Much later, after congressional investigators released task memos written in the White House counsel’s office in 1994 that targeted my group specifically, my suspicions deepened.
A few months later still when I learned that the White House had been circulating to select journalists a 331-page report again targeting me personally, my Western Journalism Center and a handful of other media outlets, my doubts lessened still.
Last year, when an Internal Revenue Service agent announced that my group was going to be audited and demanded to know why we had embarked on an investigation into the death of White House deputy counsel Vincent W. Foster Jr., my doubts were nearly eliminated. I thought even more about the break-in, the way our voice-mail system was hacked and about how surveillance experts determined that my home and office phones had been tapped during the previous two years when that same agent declared that the audit was “political” and that the decision about our fate would be made “at the national office.”
Any remaining doubts I had that this administration was both capable and willing to resort to such dirty tricks and illegal activity were erased in the last two weeks by two stunning developments.
The first was the IRS response to the Western Journalism Center’s Freedom of Information Act request for our case file. The IRS gave us a heavily redacted file missing all IRS paperwork save the final report clearing us of any wrongdoing and extending our tax-exempt status. In addition, the agency enclosed a cryptic letter explaining that other documents were being withheld because they involved “inter-agency” memos and “government privilege.”
The second development was what I learned about the experiences of Cindy Hays, director of the Paula Jones Legal Fund. In objecting to a request from President Clinton’s lawyer, Bob Bennett, for a list of donors to the fund, Hays explained that “confidential donors to the Paula Jones Legal Fund … reasonably can fear reprisal if its discovery is had.” Why would they have such fears?
In her sworn declaration filed in court about two weeks ago, Hays described what her group has been through — break-ins, wiretaps, stolen files and tampering with the office burglar alarm system. She also described the way her phone lines would go dead for five or 10 seconds at a time — an unexplained phenomenon identical to one we experienced in our office for months beginning well over a year ago.
In addition, I can back Hays’ concern about the intimidation of donors as well-grounded. At least one of our major contributors was threatened by no less than a Cabinet secretary to stop supporting the center.
Can you imagine such activity directed at those on President Nixon’s enemies list going practically unreported and unnoticed by the establishment press? Can you imagine there being no controlling legal authority to investigate such abuses? Can you imagine not one congressional committee having the cojones to interview the targets of such dirty tricks?
Look how far America has come. Where are the checks and balances? Where are the watchdogs? Where is the American Civil Liberties Union when you really need it?
I’ve got news for anyone who believes that police-state tactics are impossible in 1997 America. Not only is evidence accumulating that they are being used at the highest levels of the federal government, the abuses are going unpunished. It’s as if they never happened. There’s no accountability.
We have entered an extremely dangerous period of American history.
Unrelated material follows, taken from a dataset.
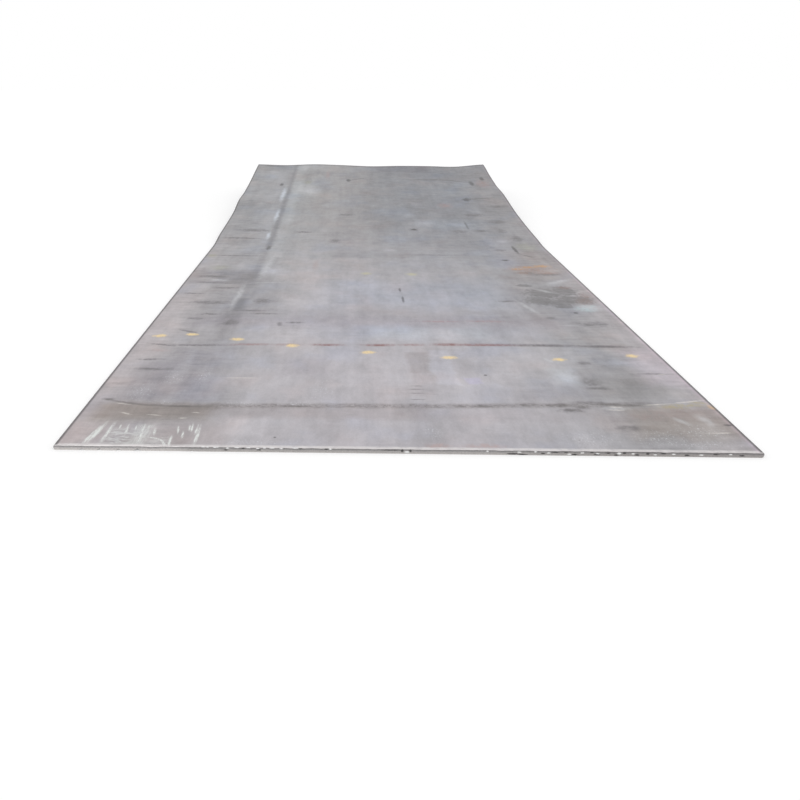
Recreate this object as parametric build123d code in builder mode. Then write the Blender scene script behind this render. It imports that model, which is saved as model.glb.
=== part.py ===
"""Wear plate: one piece of 12 mm abrasion-resistant steel plate, cut to length from a coil.

X runs across the plate, Y along it and Z up. The plate lies loose on a level floor, and the
coil's curve that is left in it lifts its far end. Millimetres.
"""
import os
from math import cos, pi, radians, sin, sqrt

from build123d import *

# The plate as it is sold. Its length is measured along the underside.
plate_width = 1500
plate_length = 4000
plate_thickness = 12

# Side view: flat from the front end, one long bend, then straight up to the far end.
flat_length = 2060
bend_length = 420
bend_angle = 4.8

# The long sides are left as rolled, so they bulge past the flat faces.
mill_edge_bulge = 4

# The ends are sheared. The blade rolls one edge over, wipes a band upright, and the rest
# breaks away with a lean that leaves the other edge standing out. The front end led the
# coil, so its top is rolled over. The far end trailed, so there it is the foot.
rollover_radius = 1.4
upright_share = 0.55
fracture_lean = 1
fracture_lip = 0.4

# The far end waves across: its height above the plain line, from left corner to right.
far_end_lift = [10, 5, 11, 6, -1, 2, 1, -2, 13]
far_end_wave_length = 600

# The long edges wave past the flat stretch: each crest or trough as its distance from
# where the bend starts and its height above the plain line.
left_edge_wave = [(0, 0), (240, 12), (680, 2), (910, 13), (1190, 1), (1440, 0)]
right_edge_wave = [(0, 0), (210, 6), (720, -2), (1120, 4), (1390, -4), (1690, -5), (1920, 0)]
wavy_edge_width = 450

# Chips broken out of the foot of the front end, near its left corner, each as
# distance from the corner, width and height.
foot_chips = [(60, 30, 4), (99, 20, 6), (140, 20, 5.5), (181, 38, 5.5), (242, 8, 3.5), (297, 10, 4)]

# Past the flat stretch a section is drawn at each station.
station_spacing = 60
cutter_margin = 10

half_width = plate_width / 2
bend_radius = bend_length / radians(bend_angle)
rising_length = plate_length - flat_length - bend_length
reach = (
    flat_length
    + bend_radius * sin(radians(bend_angle))
    + rising_length * cos(radians(bend_angle))
)
front_end = -(reach - fracture_lean) / 2
fracture_height = (1 - upright_share) * plate_thickness
face_half_width = half_width - mill_edge_bulge
mill_edge_radius = (plate_thickness**2 / 4 + mill_edge_bulge**2) / (2 * mill_edge_bulge)


def eased(share):
    """Ramp from 0 to 1 that starts and ends level."""
    share = min(max(share, 0), 1)
    return (1 - cos(pi * share)) / 2


def wave(turns, distance):
    """Lift at a distance past the flat stretch, eased from each crest or trough to the next."""
    for (start, low), (end, high) in zip(turns, turns[1:]):
        if start <= distance - flat_length <= end:
            return low + (high - low) * eased((distance - flat_length - start) / (end - start))
    return 0


def lift(place, across, distance):
    """How far the plate stands off its plain line, at one place across it."""
    end_share = eased(1 - (plate_length - distance) / far_end_wave_length)
    left_share = eased(1 - (half_width + across) / wavy_edge_width)
    right_share = eased(1 - (half_width - across) / wavy_edge_width)
    return (
        far_end_lift[place] * end_share
        + wave(left_edge_wave, distance) * left_share
        + wave(right_edge_wave, distance) * right_share
    )


def station(distance):
    """Plane square across the plate, its origin on the underside's middle line."""
    turned = radians(bend_angle) * min(max(distance - flat_length, 0), bend_length) / bend_length
    risen = max(distance - flat_length - bend_length, 0)
    along = min(distance, flat_length) + bend_radius * sin(turned) + risen * cos(turned)
    up = bend_radius * (1 - cos(turned)) + risen * sin(turned)
    return Plane(
        origin=(0, front_end + along, up),
        x_dir=(1, 0, 0),
        z_dir=(0, -cos(turned), -sin(turned)),
    )


def mill_edge(height):
    """Half width of the plate at a height on its bulged long sides."""
    bulge = sqrt(mill_edge_radius**2 - (height - plate_thickness / 2) ** 2)
    return half_width - mill_edge_radius + bulge


def plate_section(distance, foot=0):
    """Section across the plate from a height on it, the foot, up to its top face."""
    last = len(far_end_lift) - 1
    middle = (foot + plate_thickness) / 2

    def line_across(height):
        points = []
        for place in range(last + 1):
            across = mill_edge(height) * (2 * place / last - 1)
            points.append((across, height + lift(place, across, distance)))
        return points

    under, centre, over = (line_across(height) for height in (foot, middle, plate_thickness))
    with BuildSketch(station(distance)) as section:
        with BuildLine():
            Spline(*under)
            ThreePointArc(under[-1], centre[-1], over[-1])
            Spline(*reversed(over))
            ThreePointArc(over[0], centre[0], under[0])
        make_face()
    return section.sketch


with BuildPart() as wear_plate:
    # The flat stretch is one straight run of the rolled section.
    with BuildSketch(station(flat_length)):
        with BuildLine():
            Line((-face_half_width, 0), (face_half_width, 0))
            ThreePointArc(
                (face_half_width, 0),
                (half_width, plate_thickness / 2),
                (face_half_width, plate_thickness),
            )
            Line((face_half_width, plate_thickness), (-face_half_width, plate_thickness))
            ThreePointArc(
                (-face_half_width, plate_thickness),
                (-half_width, plate_thickness / 2),
                (-face_half_width, 0),
            )
        make_face()
    extrude(amount=flat_length + fracture_lean)

    # Beyond it the section is carried round the bend and up to the far end.
    carried_length = plate_length - rollover_radius - flat_length
    steps = round(carried_length / station_spacing)
    loft([plate_section(flat_length + carried_length * step / steps) for step in range(steps + 1)])

    # The far end's rolled-over foot, then the lip that its fracture leaves at the top.
    rolled = [radians(angle) for angle in (0, 30, 60, 90)]
    loft(
        [
            plate_section(
                plate_length - rollover_radius * (1 - sin(turn)),
                rollover_radius * (1 - cos(turn)),
            )
            for turn in rolled
        ],
        ruled=True,
    )
    loft(
        [
            plate_section(plate_length, plate_thickness - fracture_height),
            plate_section(plate_length + fracture_lean, plate_thickness - fracture_lip),
        ],
        ruled=True,
    )

    # The shear's mark on the front end.
    with BuildSketch(Plane.YZ):
        with BuildLine():
            foot = (front_end - fracture_lean, 0)
            Line(foot, (front_end, fracture_height))
            Line((front_end, fracture_height), (front_end, plate_thickness - rollover_radius))
            RadiusArc(
                (front_end, plate_thickness - rollover_radius),
                (front_end + rollover_radius, plate_thickness),
                rollover_radius,
            )
            Polyline(
                (front_end + rollover_radius, plate_thickness),
                (front_end + rollover_radius, plate_thickness + cutter_margin),
                (front_end - cutter_margin, plate_thickness + cutter_margin),
                (front_end - cutter_margin, 0),
                foot,
            )
        make_face()
    extrude(amount=half_width + cutter_margin, both=True, mode=Mode.SUBTRACT)

    # The chips run up to a point in the end face and scoop out the underside behind it.
    for from_corner, chip_width, chip_height in foot_chips:
        with Locations((from_corner - half_width, front_end - fracture_lean, 0)):
            Cone(
                chip_width / 2,
                0,
                chip_height,
                align=(Align.CENTER, Align.CENTER, Align.MIN),
                mode=Mode.SUBTRACT,
            )

wear_plate.part.label = "wear_plate"

os.makedirs("parts", exist_ok=True)
export_step(wear_plate.part, "parts/wear_plate.step")

box = wear_plate.part.bounding_box()
print("solids", len(wear_plate.part.solids()), "valid", wear_plate.part.is_valid)
print("volume", wear_plate.part.volume, "of", plate_width * plate_length * plate_thickness)
print("box", box.min, box.max)
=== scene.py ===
"""A steel wear plate, cut from its coil and lying on a pale floor. Metres."""
from math import cos, hypot, pi, radians, sin, sqrt

import bmesh
import bpy
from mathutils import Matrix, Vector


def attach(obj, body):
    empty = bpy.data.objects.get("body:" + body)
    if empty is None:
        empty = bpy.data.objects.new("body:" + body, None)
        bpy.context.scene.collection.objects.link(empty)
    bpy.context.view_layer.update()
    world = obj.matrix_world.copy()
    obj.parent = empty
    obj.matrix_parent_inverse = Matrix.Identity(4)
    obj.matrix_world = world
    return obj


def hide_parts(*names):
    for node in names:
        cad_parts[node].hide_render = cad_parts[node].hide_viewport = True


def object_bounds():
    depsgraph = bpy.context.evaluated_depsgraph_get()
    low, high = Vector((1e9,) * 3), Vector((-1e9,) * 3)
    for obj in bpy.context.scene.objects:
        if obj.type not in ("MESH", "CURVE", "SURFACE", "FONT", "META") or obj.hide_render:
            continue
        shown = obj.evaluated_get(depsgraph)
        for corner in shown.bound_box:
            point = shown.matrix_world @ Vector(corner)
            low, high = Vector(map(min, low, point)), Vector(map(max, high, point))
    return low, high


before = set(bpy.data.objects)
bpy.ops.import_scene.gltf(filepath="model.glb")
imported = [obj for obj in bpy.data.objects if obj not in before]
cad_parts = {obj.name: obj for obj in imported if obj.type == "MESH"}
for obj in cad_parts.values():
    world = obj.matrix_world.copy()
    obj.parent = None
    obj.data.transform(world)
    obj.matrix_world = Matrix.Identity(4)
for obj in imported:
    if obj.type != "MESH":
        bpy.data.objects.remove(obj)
cad_low, cad_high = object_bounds()

# The camera stands in front of the short end at about hip height above the plate, and looks
# down along it.
fracture_lean = 0.001
front_end = cad_low.y + fracture_lean
camera_data = bpy.data.cameras.new("camera")
camera_data.lens = 35.84
camera_data.sensor_width = 36
camera_data.shift_x = 0.0847
camera_data.clip_start = 0.01
camera = bpy.data.objects.new("camera", camera_data)
camera.location = (-0.1154, front_end - 1.5163, 0.7501)
camera.rotation_euler = (radians(90 - 22.519), 0, radians(1.458))
bpy.context.scene.collection.objects.link(camera)
bpy.context.scene.camera = camera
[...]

Abuse of power is rampant. The very character of our country is threatened. And almost no one is even talking about it.
Recently, my good friend and colleague Christopher Ruddy, whose excellent new book, “The Strange Death of Vincent Foster,” is close to cracking The New York Times best-seller list despite a near total media blackout, got his first appearance on national television thanks to Chris Matthews of CNBC. But the deck was so stacked against Ruddy, with the moderator joined by two other critics, that the investigative reporter was virtually unable to complete a sentence uninterrupted.
Is all this part of some vast conspiracy? I’m afraid it’s worse than that. My sources in Congress and at the highest levels of the establishment press say, more than anything else, it’s fear that shrouds us all in this cloak of secrecy. Fear. In America. In 1997. Imagine that.